What books are like Crashed Out for fans who want spoilers?

6 Answers2026-01-30 17:00:58
For folks who liked the messy, small‑town heat of 'Crashed Out' and want the plot nails‑on‑the‑head (yes, the spoilers), start with the blunt facts: 'Crashed Out' follows Sarge, a rock‑band guy who comes home and pursues Jasmine, his older sister’s friend, in an angry‑hot, forbidden‑trope setup that doesn’t shy from explicit scenes and an age gap that fuels the tension. If you want something that scratches the same itch but with different flavors, try these—I'll spoil the key beats. First, 'Lick' by Kylie Scott: heroine wakes up married to a rock star after a blackout Vegas night, they unravel awkward secrets and real feelings, and the impulsive marriage slowly turns into an honest, messy love with a satisfying HEA—expect sex, band drama, and a lot of fallout that gets repaired. Next, Piper Lawson’s 'Wicked' trilogy (start with 'Good Girl'): a famous, damaged lead singer and an oddball woman get pulled through tours, public scandal, and long, slow reveals—big reveals about the hero’s past and a final book that ties the cliffhangers into a proper resolution, so if you love band life + slow burn turned full payoff, this hits. Finally, if you want an emotional, small‑town romance with the fame/normal life split, 'It Happened One Summer' by Tessa Bailey sends a Hollywood socialite to a fishing town where she butts heads with a gruff fisherman; they clash, she grows into competence, and the book closes with both making adult choices to stay together despite career pulls. It’s rom‑comy but still grounded. All of these give you the salacious beats up front—who hooks up with whom, what scandal or misunderstanding blows things up, and how they come back together—so you won’t be left hanging.
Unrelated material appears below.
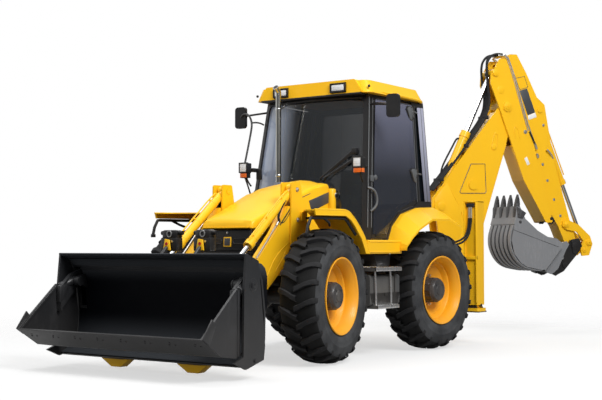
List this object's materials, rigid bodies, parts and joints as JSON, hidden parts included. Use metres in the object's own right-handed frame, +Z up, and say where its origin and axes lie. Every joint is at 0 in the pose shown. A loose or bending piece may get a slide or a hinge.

For me, the draw is that same raw mix of fame, hometown baggage, and the ache of wanting someone you shouldn’t; these picks kept that alive while delivering concrete endings I could chew on. I closed the last page grinning and a little breathless.

Are there books similar to 'Smashed'?

3 Answers2026-03-16 14:29:08
I stumbled upon 'Smashed' while looking for raw, unfiltered coming-of-age stories, and it totally wrecked me in the best way. If you're craving something with that same brutal honesty and emotional turbulence, check out 'My Lesbian Experience with Loneliness' by Kabi Nagata. It’s a manga memoir that dives into mental health, identity, and self-destructive habits with a similar unflinching gaze. The art style is deceptively simple, but the way it captures isolation and the messy process of self-acceptance hits just as hard. Another gut-punch read is 'The Bell Jar' by Sylvia Plath. While it’s more literary, Esther Greenwood’s spiral feels eerily familiar if you connected with 'Smashed'—the suffocating expectations, the numbness, the way self-sabotage becomes a twisted comfort. For a lighter but still poignant take, 'Goodbye, Things' by Fumio Sasaki explores minimalism as a response to chaos, which might resonate if you’re drawn to stories about rebuilding after hitting rock bottom.